* Dataset excerpt *
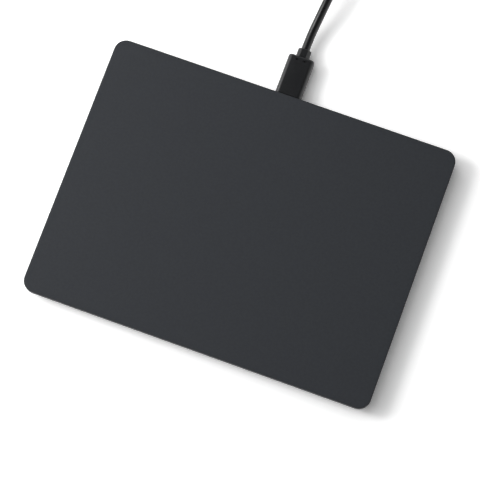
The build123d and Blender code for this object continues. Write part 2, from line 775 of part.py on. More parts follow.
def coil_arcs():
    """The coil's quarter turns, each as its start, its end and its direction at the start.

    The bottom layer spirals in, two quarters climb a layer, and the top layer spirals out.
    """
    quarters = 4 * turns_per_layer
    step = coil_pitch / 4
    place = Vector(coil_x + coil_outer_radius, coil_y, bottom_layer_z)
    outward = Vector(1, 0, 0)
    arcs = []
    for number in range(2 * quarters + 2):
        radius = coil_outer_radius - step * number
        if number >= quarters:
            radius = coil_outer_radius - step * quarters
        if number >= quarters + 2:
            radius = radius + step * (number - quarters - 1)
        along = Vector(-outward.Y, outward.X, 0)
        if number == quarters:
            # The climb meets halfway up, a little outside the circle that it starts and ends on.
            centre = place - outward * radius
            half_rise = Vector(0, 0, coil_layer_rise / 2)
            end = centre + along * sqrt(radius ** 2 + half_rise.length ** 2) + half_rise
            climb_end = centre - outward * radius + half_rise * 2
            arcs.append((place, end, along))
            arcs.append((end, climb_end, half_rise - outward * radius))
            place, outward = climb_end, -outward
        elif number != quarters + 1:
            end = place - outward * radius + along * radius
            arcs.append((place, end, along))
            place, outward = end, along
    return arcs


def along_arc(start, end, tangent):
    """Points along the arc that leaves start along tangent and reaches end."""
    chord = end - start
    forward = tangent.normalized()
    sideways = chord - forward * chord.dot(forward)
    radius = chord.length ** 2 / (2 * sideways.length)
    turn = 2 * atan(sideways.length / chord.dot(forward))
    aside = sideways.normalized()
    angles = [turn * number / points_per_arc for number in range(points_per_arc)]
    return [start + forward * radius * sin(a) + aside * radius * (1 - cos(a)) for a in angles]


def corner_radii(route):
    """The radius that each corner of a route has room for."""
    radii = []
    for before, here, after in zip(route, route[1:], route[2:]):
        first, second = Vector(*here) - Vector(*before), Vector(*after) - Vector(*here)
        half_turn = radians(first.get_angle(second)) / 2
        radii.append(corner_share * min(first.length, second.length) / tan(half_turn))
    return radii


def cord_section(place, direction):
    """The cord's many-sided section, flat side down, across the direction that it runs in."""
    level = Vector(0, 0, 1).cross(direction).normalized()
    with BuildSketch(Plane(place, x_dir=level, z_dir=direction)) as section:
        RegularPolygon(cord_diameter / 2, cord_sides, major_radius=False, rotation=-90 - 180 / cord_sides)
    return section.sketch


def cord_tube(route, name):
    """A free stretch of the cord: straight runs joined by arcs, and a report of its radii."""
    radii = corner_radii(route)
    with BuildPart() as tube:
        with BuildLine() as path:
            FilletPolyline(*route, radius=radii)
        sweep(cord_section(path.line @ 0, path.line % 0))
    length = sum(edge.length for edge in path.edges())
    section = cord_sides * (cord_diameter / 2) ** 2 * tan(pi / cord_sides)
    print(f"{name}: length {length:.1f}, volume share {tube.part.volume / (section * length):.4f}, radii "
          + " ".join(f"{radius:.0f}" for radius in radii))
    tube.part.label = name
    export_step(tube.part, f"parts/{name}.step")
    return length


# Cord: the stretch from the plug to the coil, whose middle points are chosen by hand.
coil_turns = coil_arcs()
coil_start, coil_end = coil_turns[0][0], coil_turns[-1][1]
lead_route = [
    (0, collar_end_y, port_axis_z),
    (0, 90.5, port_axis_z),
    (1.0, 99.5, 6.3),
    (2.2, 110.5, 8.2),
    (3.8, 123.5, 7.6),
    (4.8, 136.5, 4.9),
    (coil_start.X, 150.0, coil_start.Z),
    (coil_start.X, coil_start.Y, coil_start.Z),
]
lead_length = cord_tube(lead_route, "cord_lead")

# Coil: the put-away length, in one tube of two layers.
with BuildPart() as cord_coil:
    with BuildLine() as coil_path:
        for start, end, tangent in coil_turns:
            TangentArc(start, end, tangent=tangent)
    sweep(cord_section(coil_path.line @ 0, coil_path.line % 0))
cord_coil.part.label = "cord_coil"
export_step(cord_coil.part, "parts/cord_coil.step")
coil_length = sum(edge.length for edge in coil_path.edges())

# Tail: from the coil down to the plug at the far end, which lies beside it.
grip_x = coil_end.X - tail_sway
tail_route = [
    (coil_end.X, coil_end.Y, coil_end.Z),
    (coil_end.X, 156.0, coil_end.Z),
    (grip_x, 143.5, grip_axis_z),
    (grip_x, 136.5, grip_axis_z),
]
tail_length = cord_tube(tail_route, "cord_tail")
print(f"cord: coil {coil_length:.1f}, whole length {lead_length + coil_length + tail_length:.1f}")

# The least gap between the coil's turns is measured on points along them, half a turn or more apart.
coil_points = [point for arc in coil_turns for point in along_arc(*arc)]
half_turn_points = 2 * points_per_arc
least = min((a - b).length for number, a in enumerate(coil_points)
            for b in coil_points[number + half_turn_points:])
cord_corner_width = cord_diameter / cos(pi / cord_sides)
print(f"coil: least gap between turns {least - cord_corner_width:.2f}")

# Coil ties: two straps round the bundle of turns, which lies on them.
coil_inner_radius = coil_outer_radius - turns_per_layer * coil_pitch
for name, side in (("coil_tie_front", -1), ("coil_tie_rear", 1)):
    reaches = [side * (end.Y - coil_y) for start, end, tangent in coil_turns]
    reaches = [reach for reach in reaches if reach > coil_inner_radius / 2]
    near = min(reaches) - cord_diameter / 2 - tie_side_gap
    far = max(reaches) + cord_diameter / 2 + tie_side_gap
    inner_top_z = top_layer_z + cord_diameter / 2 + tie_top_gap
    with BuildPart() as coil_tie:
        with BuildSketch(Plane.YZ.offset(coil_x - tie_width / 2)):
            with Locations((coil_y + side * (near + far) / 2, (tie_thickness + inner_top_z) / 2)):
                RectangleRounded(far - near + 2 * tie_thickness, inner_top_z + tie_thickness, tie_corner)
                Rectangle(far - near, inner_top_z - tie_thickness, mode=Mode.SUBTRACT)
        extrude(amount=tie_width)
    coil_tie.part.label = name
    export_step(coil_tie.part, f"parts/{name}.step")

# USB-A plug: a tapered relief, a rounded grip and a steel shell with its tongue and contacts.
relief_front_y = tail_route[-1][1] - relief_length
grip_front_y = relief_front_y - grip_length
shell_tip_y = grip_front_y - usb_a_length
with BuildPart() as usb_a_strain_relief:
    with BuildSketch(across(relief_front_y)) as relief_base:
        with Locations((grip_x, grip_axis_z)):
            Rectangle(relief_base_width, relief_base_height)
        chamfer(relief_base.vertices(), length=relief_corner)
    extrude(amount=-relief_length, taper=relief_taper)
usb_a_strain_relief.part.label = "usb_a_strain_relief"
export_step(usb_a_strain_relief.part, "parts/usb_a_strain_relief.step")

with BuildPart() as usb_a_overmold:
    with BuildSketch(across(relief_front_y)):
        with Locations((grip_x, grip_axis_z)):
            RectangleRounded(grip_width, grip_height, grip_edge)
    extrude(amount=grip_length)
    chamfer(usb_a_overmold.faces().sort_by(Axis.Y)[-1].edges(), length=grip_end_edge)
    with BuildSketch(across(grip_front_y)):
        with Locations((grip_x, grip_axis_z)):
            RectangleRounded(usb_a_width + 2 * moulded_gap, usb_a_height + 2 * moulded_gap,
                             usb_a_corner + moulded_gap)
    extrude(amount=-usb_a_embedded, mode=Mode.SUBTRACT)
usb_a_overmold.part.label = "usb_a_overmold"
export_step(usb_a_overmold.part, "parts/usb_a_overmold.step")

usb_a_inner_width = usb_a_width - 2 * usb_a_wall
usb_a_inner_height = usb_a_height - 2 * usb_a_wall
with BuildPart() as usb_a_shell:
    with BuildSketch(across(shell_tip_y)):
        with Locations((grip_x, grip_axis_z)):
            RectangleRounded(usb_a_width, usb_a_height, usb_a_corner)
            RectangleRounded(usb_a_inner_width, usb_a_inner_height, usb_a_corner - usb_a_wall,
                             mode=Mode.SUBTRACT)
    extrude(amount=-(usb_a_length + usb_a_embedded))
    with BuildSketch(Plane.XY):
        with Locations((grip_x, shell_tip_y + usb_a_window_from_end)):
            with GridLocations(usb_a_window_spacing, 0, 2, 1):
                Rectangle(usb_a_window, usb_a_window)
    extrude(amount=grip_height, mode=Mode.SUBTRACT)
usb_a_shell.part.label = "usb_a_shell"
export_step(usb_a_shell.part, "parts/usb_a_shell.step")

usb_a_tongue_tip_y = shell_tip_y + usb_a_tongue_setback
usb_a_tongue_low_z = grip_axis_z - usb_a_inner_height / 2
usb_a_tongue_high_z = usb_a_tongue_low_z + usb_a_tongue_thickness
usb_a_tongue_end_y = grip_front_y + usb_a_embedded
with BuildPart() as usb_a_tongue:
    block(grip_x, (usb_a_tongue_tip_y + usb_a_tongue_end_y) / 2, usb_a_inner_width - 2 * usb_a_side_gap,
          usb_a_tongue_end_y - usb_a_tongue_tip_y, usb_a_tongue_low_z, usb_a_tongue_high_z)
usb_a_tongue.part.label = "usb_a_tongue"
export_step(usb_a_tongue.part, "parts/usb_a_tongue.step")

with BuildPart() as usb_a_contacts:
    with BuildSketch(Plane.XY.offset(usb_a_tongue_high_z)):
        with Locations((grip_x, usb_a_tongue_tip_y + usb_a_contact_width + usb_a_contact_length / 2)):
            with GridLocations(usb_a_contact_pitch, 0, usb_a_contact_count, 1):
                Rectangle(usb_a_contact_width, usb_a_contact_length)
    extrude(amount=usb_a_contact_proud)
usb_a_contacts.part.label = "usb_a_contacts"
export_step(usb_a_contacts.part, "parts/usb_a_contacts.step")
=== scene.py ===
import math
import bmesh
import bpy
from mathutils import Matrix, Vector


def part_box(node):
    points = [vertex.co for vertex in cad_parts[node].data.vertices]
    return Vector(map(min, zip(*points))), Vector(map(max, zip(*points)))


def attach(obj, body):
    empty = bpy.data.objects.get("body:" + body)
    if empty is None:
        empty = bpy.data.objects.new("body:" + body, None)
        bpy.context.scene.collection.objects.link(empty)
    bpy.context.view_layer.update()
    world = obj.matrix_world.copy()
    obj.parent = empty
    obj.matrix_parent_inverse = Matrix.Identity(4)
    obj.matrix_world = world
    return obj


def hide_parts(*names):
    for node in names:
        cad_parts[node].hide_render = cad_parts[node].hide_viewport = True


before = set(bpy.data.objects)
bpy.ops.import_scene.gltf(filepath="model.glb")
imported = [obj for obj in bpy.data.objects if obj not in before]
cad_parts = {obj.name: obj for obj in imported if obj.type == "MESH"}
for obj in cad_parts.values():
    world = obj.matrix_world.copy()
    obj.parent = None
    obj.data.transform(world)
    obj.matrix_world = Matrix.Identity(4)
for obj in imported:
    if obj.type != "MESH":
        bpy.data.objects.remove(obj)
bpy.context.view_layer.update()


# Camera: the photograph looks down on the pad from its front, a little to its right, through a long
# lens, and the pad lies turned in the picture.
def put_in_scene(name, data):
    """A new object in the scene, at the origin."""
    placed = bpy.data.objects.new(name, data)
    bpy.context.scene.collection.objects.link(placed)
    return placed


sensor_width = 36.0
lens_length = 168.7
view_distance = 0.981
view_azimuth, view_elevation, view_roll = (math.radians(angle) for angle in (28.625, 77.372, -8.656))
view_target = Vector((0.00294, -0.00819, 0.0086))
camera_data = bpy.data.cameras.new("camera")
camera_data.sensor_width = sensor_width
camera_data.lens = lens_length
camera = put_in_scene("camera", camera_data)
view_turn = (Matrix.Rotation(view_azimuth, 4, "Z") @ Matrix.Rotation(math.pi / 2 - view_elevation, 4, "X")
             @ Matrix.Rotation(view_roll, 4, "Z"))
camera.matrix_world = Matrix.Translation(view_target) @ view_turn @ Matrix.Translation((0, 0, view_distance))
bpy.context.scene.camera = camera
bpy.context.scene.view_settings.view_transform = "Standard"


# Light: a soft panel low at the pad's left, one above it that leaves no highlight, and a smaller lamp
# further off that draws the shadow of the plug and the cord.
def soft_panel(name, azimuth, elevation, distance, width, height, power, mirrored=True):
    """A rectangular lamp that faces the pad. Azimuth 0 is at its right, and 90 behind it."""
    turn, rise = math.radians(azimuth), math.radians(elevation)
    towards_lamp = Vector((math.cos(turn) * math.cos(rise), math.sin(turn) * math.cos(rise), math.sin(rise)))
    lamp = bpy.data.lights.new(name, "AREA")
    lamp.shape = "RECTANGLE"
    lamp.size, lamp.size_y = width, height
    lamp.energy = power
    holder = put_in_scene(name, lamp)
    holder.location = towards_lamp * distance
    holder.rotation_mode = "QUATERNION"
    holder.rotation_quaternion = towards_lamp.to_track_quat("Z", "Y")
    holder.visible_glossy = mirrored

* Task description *
Only the lines from the one containing "usb_a_tongue_tip_y = shell_tip_y" through the one containing "imported = [obj" are to be reproduced, exactly as they appear.

* Solution to the exercise *
usb_a_tongue_tip_y = shell_tip_y + usb_a_tongue_setback
usb_a_tongue_low_z = grip_axis_z - usb_a_inner_height / 2
usb_a_tongue_high_z = usb_a_tongue_low_z + usb_a_tongue_thickness
usb_a_tongue_end_y = grip_front_y + usb_a_embedded
with BuildPart() as usb_a_tongue:
    block(grip_x, (usb_a_tongue_tip_y + usb_a_tongue_end_y) / 2, usb_a_inner_width - 2 * usb_a_side_gap,
          usb_a_tongue_end_y - usb_a_tongue_tip_y, usb_a_tongue_low_z, usb_a_tongue_high_z)
usb_a_tongue.part.label = "usb_a_tongue"
export_step(usb_a_tongue.part, "parts/usb_a_tongue.step")

with BuildPart() as usb_a_contacts:
    with BuildSketch(Plane.XY.offset(usb_a_tongue_high_z)):
        with Locations((grip_x, usb_a_tongue_tip_y + usb_a_contact_width + usb_a_contact_length / 2)):
            with GridLocations(usb_a_contact_pitch, 0, usb_a_contact_count, 1):
                Rectangle(usb_a_contact_width, usb_a_contact_length)
    extrude(amount=usb_a_contact_proud)
usb_a_contacts.part.label = "usb_a_contacts"
export_step(usb_a_contacts.part, "parts/usb_a_contacts.step")
=== scene.py ===
import math
import bmesh
import bpy
from mathutils import Matrix, Vector


def part_box(node):
    points = [vertex.co for vertex in cad_parts[node].data.vertices]
    return Vector(map(min, zip(*points))), Vector(map(max, zip(*points)))


def attach(obj, body):
    empty = bpy.data.objects.get("body:" + body)
    if empty is None:
        empty = bpy.data.objects.new("body:" + body, None)
        bpy.context.scene.collection.objects.link(empty)
    bpy.context.view_layer.update()
    world = obj.matrix_world.copy()
    obj.parent = empty
    obj.matrix_parent_inverse = Matrix.Identity(4)
    obj.matrix_world = world
    return obj


def hide_parts(*names):
    for node in names:
        cad_parts[node].hide_render = cad_parts[node].hide_viewport = True


before = set(bpy.data.objects)
bpy.ops.import_scene.gltf(filepath="model.glb")
imported = [obj for obj in bpy.data.objects if obj not in before]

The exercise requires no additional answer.